Work to do:
Reproduce the following material exactly, including every line.

Data excerpt:

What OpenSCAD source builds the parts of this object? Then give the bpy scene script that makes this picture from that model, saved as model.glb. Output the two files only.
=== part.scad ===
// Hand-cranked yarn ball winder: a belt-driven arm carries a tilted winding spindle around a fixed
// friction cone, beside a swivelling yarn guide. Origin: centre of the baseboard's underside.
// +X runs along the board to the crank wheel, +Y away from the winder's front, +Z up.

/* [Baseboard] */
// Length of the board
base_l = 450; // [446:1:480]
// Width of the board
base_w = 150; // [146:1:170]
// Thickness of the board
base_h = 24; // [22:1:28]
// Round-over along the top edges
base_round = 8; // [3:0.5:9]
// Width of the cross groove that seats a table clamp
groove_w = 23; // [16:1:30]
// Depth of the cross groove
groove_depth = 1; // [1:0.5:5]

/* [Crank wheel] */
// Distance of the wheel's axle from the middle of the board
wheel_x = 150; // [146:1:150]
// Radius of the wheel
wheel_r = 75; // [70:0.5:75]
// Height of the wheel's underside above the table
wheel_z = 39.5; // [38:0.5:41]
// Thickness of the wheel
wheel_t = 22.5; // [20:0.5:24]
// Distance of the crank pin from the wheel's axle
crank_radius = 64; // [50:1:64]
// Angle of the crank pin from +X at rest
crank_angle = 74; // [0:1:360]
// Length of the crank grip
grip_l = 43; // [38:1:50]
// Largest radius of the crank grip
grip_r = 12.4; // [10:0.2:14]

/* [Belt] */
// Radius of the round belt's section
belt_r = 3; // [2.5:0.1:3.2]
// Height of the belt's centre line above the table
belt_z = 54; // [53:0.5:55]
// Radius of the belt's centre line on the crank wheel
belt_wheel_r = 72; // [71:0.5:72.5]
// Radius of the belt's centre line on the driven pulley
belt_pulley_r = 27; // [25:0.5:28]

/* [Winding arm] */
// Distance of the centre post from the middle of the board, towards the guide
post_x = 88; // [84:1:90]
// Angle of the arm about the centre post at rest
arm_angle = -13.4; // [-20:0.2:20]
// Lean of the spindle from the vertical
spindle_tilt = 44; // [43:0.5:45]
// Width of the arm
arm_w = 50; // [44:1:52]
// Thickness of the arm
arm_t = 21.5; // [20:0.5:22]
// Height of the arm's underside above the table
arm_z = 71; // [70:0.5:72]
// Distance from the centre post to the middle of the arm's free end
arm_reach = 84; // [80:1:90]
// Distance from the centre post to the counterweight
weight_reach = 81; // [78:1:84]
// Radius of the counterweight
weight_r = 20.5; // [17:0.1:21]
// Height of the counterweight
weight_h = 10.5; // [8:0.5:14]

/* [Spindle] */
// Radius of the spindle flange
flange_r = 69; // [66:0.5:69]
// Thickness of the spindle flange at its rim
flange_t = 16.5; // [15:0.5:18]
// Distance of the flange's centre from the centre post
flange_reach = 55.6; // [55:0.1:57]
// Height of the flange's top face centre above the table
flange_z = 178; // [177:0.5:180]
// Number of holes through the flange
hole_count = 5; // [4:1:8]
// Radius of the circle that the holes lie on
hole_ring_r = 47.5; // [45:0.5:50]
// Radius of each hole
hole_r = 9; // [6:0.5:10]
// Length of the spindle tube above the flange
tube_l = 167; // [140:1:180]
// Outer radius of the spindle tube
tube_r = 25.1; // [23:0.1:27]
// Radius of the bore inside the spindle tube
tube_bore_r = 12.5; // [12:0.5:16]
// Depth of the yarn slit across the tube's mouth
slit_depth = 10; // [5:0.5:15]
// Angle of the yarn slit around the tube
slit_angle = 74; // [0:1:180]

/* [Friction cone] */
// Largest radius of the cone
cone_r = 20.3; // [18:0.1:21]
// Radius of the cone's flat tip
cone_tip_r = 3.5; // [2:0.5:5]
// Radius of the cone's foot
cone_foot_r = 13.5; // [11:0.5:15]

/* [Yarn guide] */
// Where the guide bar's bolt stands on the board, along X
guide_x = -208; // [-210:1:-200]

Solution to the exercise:
What OpenSCAD source builds the parts of this object? Then give the bpy scene script that makes this picture from that model, saved as model.glb. Output the two files only.
=== part.scad ===
// Hand-cranked yarn ball winder: a belt-driven arm carries a tilted winding spindle around a fixed
// friction cone, beside a swivelling yarn guide. Origin: centre of the baseboard's underside.
// +X runs along the board to the crank wheel, +Y away from the winder's front, +Z up.

/* [Baseboard] */
// Length of the board
base_l = 450; // [446:1:480]
// Width of the board
base_w = 150; // [146:1:170]
// Thickness of the board
base_h = 24; // [22:1:28]
// Round-over along the top edges
base_round = 8; // [3:0.5:9]
// Width of the cross groove that seats a table clamp
groove_w = 23; // [16:1:30]
// Depth of the cross groove
groove_depth = 1; // [1:0.5:5]

/* [Crank wheel] */
// Distance of the wheel's axle from the middle of the board
wheel_x = 150; // [146:1:150]
// Radius of the wheel
wheel_r = 75; // [70:0.5:75]
// Height of the wheel's underside above the table
wheel_z = 39.5; // [38:0.5:41]
// Thickness of the wheel
wheel_t = 22.5; // [20:0.5:24]
// Distance of the crank pin from the wheel's axle
crank_radius = 64; // [50:1:64]
// Angle of the crank pin from +X at rest
crank_angle = 74; // [0:1:360]
// Length of the crank grip
grip_l = 43; // [38:1:50]
// Largest radius of the crank grip
grip_r = 12.4; // [10:0.2:14]

/* [Belt] */
// Radius of the round belt's section
belt_r = 3; // [2.5:0.1:3.2]
// Height of the belt's centre line above the table
belt_z = 54; // [53:0.5:55]
// Radius of the belt's centre line on the crank wheel
belt_wheel_r = 72; // [71:0.5:72.5]
// Radius of the belt's centre line on the driven pulley
belt_pulley_r = 27; // [25:0.5:28]

/* [Winding arm] */
// Distance of the centre post from the middle of the board, towards the guide
post_x = 88; // [84:1:90]
// Angle of the arm about the centre post at rest
arm_angle = -13.4; // [-20:0.2:20]
// Lean of the spindle from the vertical
spindle_tilt = 44; // [43:0.5:45]
// Width of the arm
arm_w = 50; // [44:1:52]
// Thickness of the arm
arm_t = 21.5; // [20:0.5:22]
// Height of the arm's underside above the table
arm_z = 71; // [70:0.5:72]
// Distance from the centre post to the middle of the arm's free end
arm_reach = 84; // [80:1:90]
// Distance from the centre post to the counterweight
weight_reach = 81; // [78:1:84]
// Radius of the counterweight
weight_r = 20.5; // [17:0.1:21]
// Height of the counterweight
weight_h = 10.5; // [8:0.5:14]

/* [Spindle] */
// Radius of the spindle flange
flange_r = 69; // [66:0.5:69]
// Thickness of the spindle flange at its rim
flange_t = 16.5; // [15:0.5:18]
// Distance of the flange's centre from the centre post
flange_reach = 55.6; // [55:0.1:57]
// Height of the flange's top face centre above the table
flange_z = 178; // [177:0.5:180]
// Number of holes through the flange
hole_count = 5; // [4:1:8]
// Radius of the circle that the holes lie on
hole_ring_r = 47.5; // [45:0.5:50]
// Radius of each hole
hole_r = 9; // [6:0.5:10]
// Length of the spindle tube above the flange
tube_l = 167; // [140:1:180]
// Outer radius of the spindle tube
tube_r = 25.1; // [23:0.1:27]
// Radius of the bore inside the spindle tube
tube_bore_r = 12.5; // [12:0.5:16]
// Depth of the yarn slit across the tube's mouth
slit_depth = 10; // [5:0.5:15]
// Angle of the yarn slit around the tube
slit_angle = 74; // [0:1:180]

/* [Friction cone] */
// Largest radius of the cone
cone_r = 20.3; // [18:0.1:21]
// Radius of the cone's flat tip
cone_tip_r = 3.5; // [2:0.5:5]
// Radius of the cone's foot
cone_foot_r = 13.5; // [11:0.5:15]

/* [Yarn guide] */
// Where the guide bar's bolt stands on the board, along X
guide_x = -208; // [-210:1:-200]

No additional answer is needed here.